**Written problem**
Scan the material for the word "caption", and copy each line where it shows up.
**** Data excerpts ****
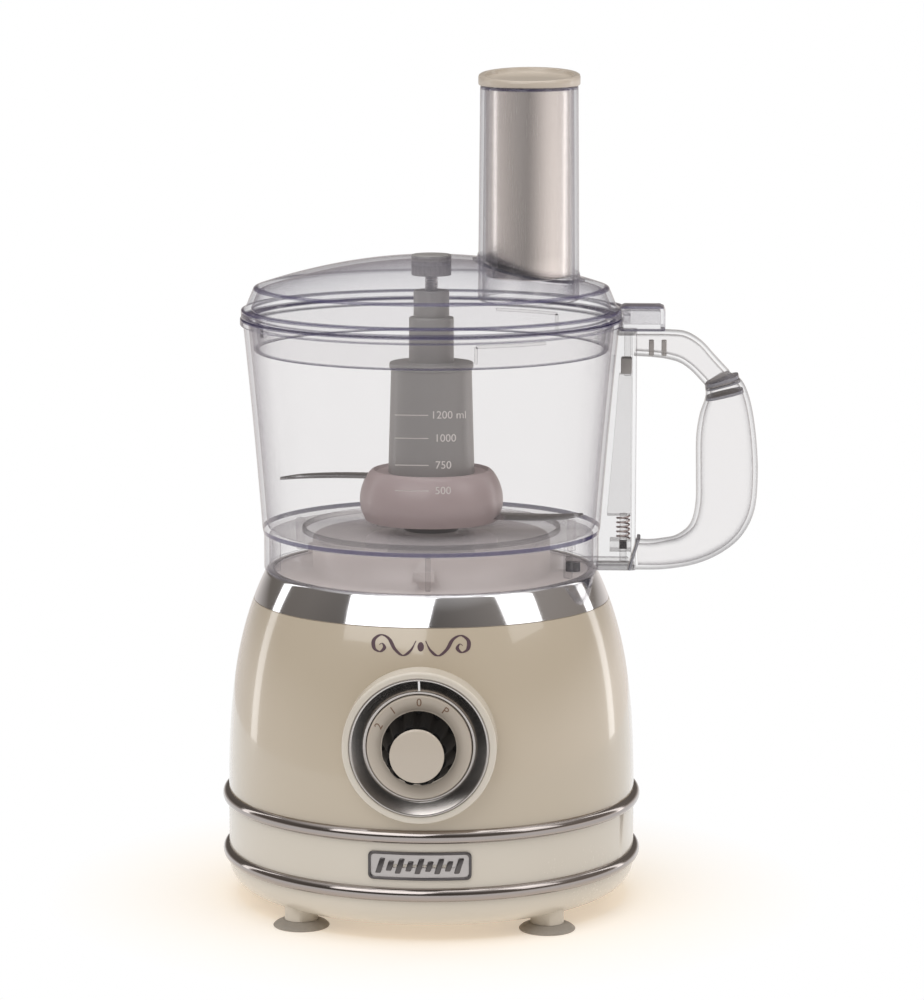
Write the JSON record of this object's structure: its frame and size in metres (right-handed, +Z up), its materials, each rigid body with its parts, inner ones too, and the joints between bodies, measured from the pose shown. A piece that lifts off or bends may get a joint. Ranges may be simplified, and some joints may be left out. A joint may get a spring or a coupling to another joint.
{
  "type": "food processor",
  "caption": "Counter-top food processor: round motor base with dial, clear bowl with handle, lid with feed tube and pusher, and a bladed spindle.",
  "frame": {"origin": "on the drive axis, in the plane that the feet stand on", "axes": "+Z up along the drive axis, -Y out through the dial at the front, +X towards the handle of the bowl"},
  "size_m": [0.257, 0.2307, 0.3999],
  "materials": {
    "beige_gloss": "polished",
    "ivory_gloss": "polished",
    "chrome_plate": "polished",
    "clear_plastic": "polished",
    "hub_grey": "satin",
    "drum_pink": "satin",
    "sleeve_grey": "satin",
    "black_plastic": "satin",
    "satin_silver": "satin",
    "blade_steel": "brushed",
    "machine_steel": "ground",
    "lamination_steel": "oiled",
    "winding_copper": "lacquered",
    "pad_rubber": "matte",
    "gland_rubber": "matte",
    "deck_plastic": "satin",
    "gear_nylon": "satin",
    "cast_alloy": "cast",
    "bronze_bush": "sintered",
    "carbon": "matte",
    "spring_steel": "drawn",
    "switch_case": "matte"
  },
  "bodies": {
    "base": {"lower_housing": "ivory_gloss", "upper_housing": "beige_gloss", "collar_ring": "chrome_plate", "trim_ring_lower": "chrome_plate", "trim_ring_upper": "chrome_plate", "foot_pads": "pad_rubber", "badge_plate": "chrome_plate", "cord_grommet": "gland_rubber", "top_deck": "deck_plastic", "dial_bezel": "ivory_gloss", "dial_dish": "chrome_plate", "rotary_switch": "switch_case", "chassis_plate": "cast_alloy", "chassis_screws": "machine_steel", "housing_screws": "machine_steel", "gear_bearing": "machine_steel", "shaft_bushes": "bronze_bush", "shaft_seal": "gland_rubber", "motor_bearing_upper": "machine_steel", "motor_bearing_lower": "machine_steel", "stator_core": "lamination_steel", "stator_coils": "winding_copper", "motor_bracket": "cast_alloy", "brush_holders": "bronze_bush", "carbon_brushes": "carbon", "motor_screws": "machine_steel", "suppressor_capacitor": "switch_case", "button_spring": "spring_steel", "safety_switch": "switch_case"},
    "dial": {"dial_skirt": "ivory_gloss", "knob_grip": "black_plastic", "knob_cap": "ivory_gloss", "dial_shaft": "machine_steel"},
    "output": {"drive_gear": "gear_nylon", "drive_shaft": "machine_steel"},
    "rotor": {"pinion": "machine_steel", "motor_shaft": "machine_steel", "armature_core": "lamination_steel", "armature_windings": "winding_copper", "commutator": "winding_copper", "cooling_fan": "black_plastic"},
    "button": {"interlock_button": "black_plastic"},
    "sleeve": {"bowl_sleeve": "sleeve_grey"},
    "bowl": {"bowl": "clear_plastic", "handle_grip": "clear_plastic", "rod_seat": "sleeve_grey", "rod_spring": "spring_steel"},
    "rod": {"interlock_rod": "sleeve_grey"},
    "bush": {"lid_bush": "hub_grey"},
    "lid": {"lid": "clear_plastic"},
    "pusher": {"pusher_sleeve": "satin_silver", "pusher_cap": "ivory_gloss"},
    "blade": {"blade_column": "hub_grey", "drive_insert": "black_plastic", "spindle_pin": "machine_steel", "upper_blade": "blade_steel", "lower_blade": "blade_steel", "blade_drum": "drum_pink"}
  },
  "joints": [
    {"name": "dial_turn", "type": "hinge", "parent": "base", "child": "dial", "pos_m": [0, 0, 0.0951], "axis": [0, -1, 0], "range_deg": [-62, 35]},
    {"name": "rotor_spin", "type": "hinge", "parent": "base", "child": "rotor", "pos_m": [0, 0.0385, 0.089], "axis": [0, 0, 1], "continuous": true},
    {"name": "output_spin", "type": "hinge", "parent": "base", "child": "output", "pos_m": [0, 0, 0.13], "axis": [0, 0, 1], "continuous": true},
    {"name": "bowl_lift", "type": "slide", "parent": "base", "child": "sleeve", "axis": [0, 0, 1], "range_m": [0, 0.1]},
    {"name": "bowl_twist", "type": "hinge", "parent": "sleeve", "child": "bowl", "pos_m": [0, 0, 0.17], "axis": [0, 0, 1], "range_deg": [-25, 0]},
    {"name": "blade_spin", "type": "hinge", "parent": "sleeve", "child": "blade", "pos_m": [0, 0, 0.2], "axis": [0, 0, 1], "continuous": true},
    {"name": "lid_lift", "type": "slide", "parent": "bowl", "child": "bush", "axis": [0, 0, 1], "range_m": [0, 0.06]},
    {"name": "lid_twist", "type": "hinge", "parent": "bush", "child": "lid", "pos_m": [0, 0, 0.29], "axis": [0, 0, 1], "range_deg": [-20, 0]},
    {"name": "pusher_slide", "type": "slide", "parent": "lid", "child": "pusher", "axis": [0, 0, 1], "range_m": [0, 0.095]},
    {"name": "rod_slide", "type": "slide", "parent": "bowl", "child": "rod", "axis": [0, 0, 1], "range_m": [0, 0.003], "deforming": ["rod_spring"]},
    {"name": "button_slide", "type": "slide", "parent": "base", "child": "button", "axis": [0, 0, 1], "range_m": [0, 0.003], "deforming": ["button_spring"]}
  ],
  "couplings": [
    {"joint": "output_spin", "follows": "rotor_spin", "ratio": -0.22222},
    {"joint": "blade_spin", "follows": "rotor_spin", "ratio": -0.22222},
    {"joint": "rod_slide", "follows": "lid_twist", "m_per_rad": -0.00859},
    {"joint": "button_slide", "follows": "lid_twist", "m_per_rad": -0.00859}
  ]
}
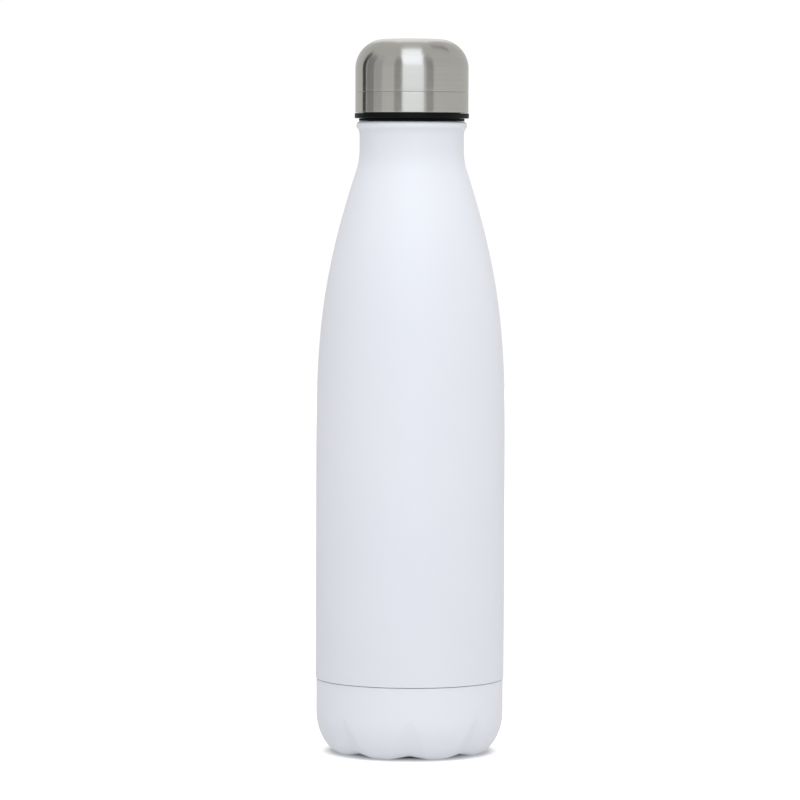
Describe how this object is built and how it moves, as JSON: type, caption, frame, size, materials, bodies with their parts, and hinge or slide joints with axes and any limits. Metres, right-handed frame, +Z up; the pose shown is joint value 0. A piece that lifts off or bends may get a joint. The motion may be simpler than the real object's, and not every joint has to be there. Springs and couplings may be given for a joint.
{
  "type": "insulated water bottle",
  "caption": "Slim double-walled steel water bottle with a long tapered shoulder, a footed base cup, and a screw-in stopper under a domed steel cap.",
  "frame": {"origin": "middle of the plane that the eight feet stand on", "axes": "+Z up along the bottle's axis, towards the cap; -Y is the front, where a valley between two feet faces"},
  "size_m": [0.07, 0.07, 0.2642],
  "materials": {
    "white_powder_coat": "satin white powder coat on steel",
    "brushed_steel": "brushed round its axis",
    "bare_steel": "electropolished stainless steel",
    "black_plastic": "moulded black polypropylene",
    "black_silicone": "moulded black silicone",
    "copper_foil": "bright copper foil",
    "white_foam": "fine rigid foam",
    "bond": "cured adhesive",
    "getter_metal": "pressed and sintered metal powder",
    "solder_glass": "dark fused solder glass"
  },
  "bodies": {
    "bottle": {"outer_shell": "white_powder_coat", "inner_liner": "bare_steel", "liner_bottom": "bare_steel", "copper_foil_wrap": "copper_foil", "vacuum_base_plate": "bare_steel", "port_seal_bead": "solder_glass", "getter_pill": "getter_metal", "getter_clip": "bare_steel", "base_cup": "white_powder_coat", "base_bond_ring": "bond"},
    "gasket": {"sealing_gasket": "black_silicone"},
    "lid": {"cap_shell": "brushed_steel", "cap_bond_ring": "bond", "cap_insert": "black_plastic", "stopper_body": "black_plastic", "stopper_foam": "white_foam"}
  },
  "joints": [
    {"name": "lid_rise", "type": "slide", "parent": "bottle", "child": "gasket", "axis": [0, 0, 1], "range_m": [0, 0.026]},
    {"name": "lid_turn", "type": "hinge", "parent": "gasket", "child": "lid", "pos_m": [0, 0, 0.2348], "axis": [0, 0, 1], "range_deg": [0, 2340]}
  ],
  "couplings": [
    {"joint": "lid_rise", "follows": "lid_turn", "m_per_rad": 0.00063662}
  ]
}
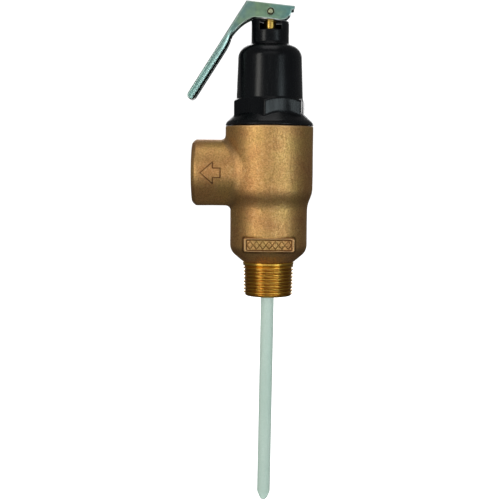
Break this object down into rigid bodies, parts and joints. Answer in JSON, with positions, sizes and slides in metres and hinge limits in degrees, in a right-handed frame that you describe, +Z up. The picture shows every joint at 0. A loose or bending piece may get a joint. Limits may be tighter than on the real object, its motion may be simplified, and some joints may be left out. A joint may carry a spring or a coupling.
{
  "type": "pressure relief valve",
  "caption": "Angle relief valve with a threaded inlet, a socket outlet at its side, a spring bonnet with a test lever, and a thermostat probe that hangs below the inlet.",
  "frame": {"origin": "centre of the inlet thread's end face", "axes": "+Z up along the valve's axis towards the lever, -X towards the outlet, -Y towards the side with the plate and the flow arrow"},
  "size_m": [0.0654, 0.0454, 0.2612],
  "materials": {
    "cast_bronze": "matte sand casting, machined bright on the thread and the hub's face",
    "black_housing": "satin black moulding",
    "steel": "zinc plated",
    "plated_lever": "stamped steel, zinc plated and passivated to an uneven green",
    "plated_pin": "zinc plated and passivated",
    "brass": "turned",
    "spring_steel": "drawn wire",
    "seal_rubber": "matte",
    "copper": "drawn tube",
    "probe_polymer": "pale green-grey coat, slightly glossy",
    "wax": "wax with copper powder"
  },
  "bodies": {
    "valve_body": {"body": "cast_bronze", "bonnet": "black_housing", "wear_washer": "steel", "adjusting_screw": "brass", "upper_spring_seat": "steel", "spring": "spring_steel", "slip_ring": "steel", "diaphragm": "seal_rubber", "thermostat_guide": "brass", "thermostat_tube": "copper", "probe_coating": "probe_polymer", "wax_charge": "wax", "element_plug": "seal_rubber"},
    "stem": {"stem": "brass", "lever_pin": "plated_pin"},
    "lever": {"lever": "plated_lever"},
    "disc": {"lower_spring_seat": "steel", "disc_holder": "brass", "seat_disc": "seal_rubber", "disc_retainer": "brass"},
    "push_rod": {"push_rod": "steel"}
  },
  "joints": [
    {"name": "stem_lift", "type": "slide", "parent": "valve_body", "child": "stem", "axis": [0, 0, 1], "range_m": [0, 0.00496], "stiffness_N_per_m": 200, "deforming": ["spring", "diaphragm"]},
    {"name": "lever_swing", "type": "hinge", "parent": "stem", "child": "lever", "pos_m": [0, 0, 0.1458], "axis": [0, 1, 0], "range_deg": [0, 55]},
    {"name": "disc_lift", "type": "slide", "parent": "stem", "child": "disc", "axis": [0, 0, 1], "range_m": [0, 0.003], "stiffness_N_per_m": 200},
    {"name": "rod_extend", "type": "slide", "parent": "valve_body", "child": "push_rod", "axis": [0, 0, 1], "range_m": [0, 0.003]}
  ],
  "couplings": [
    {"joint": "lever_swing", "follows": "stem_lift", "rad_per_m": 193.38},
    {"joint": "rod_extend", "follows": "disc_lift", "ratio": 1}
  ]
}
****
**Task answer**
  "caption": "Counter-top food processor: round motor base with dial, clear bowl with handle, lid with feed tube and pusher, and a bladed spindle.",
Describe how this object is built and how it moves, as JSON: type, caption, frame, size, materials, bodies with their parts, and hinge or slide joints with axes and any limits. Metres, right-handed frame, +Z up; the pose shown is joint value 0. A piece that lifts off or bends may get a joint. The motion may be simpler than the real object's, and not every joint has to be there. Springs and couplings may be given for a joint.
  "caption": "Slim double-walled steel water bottle with a long tapered shoulder, a footed base cup, and a screw-in stopper under a domed steel cap.",
  "caption": "Angle relief valve with a threaded inlet, a socket outlet at its side, a spring bonnet with a test lever, and a thermostat probe that hangs below the inlet.",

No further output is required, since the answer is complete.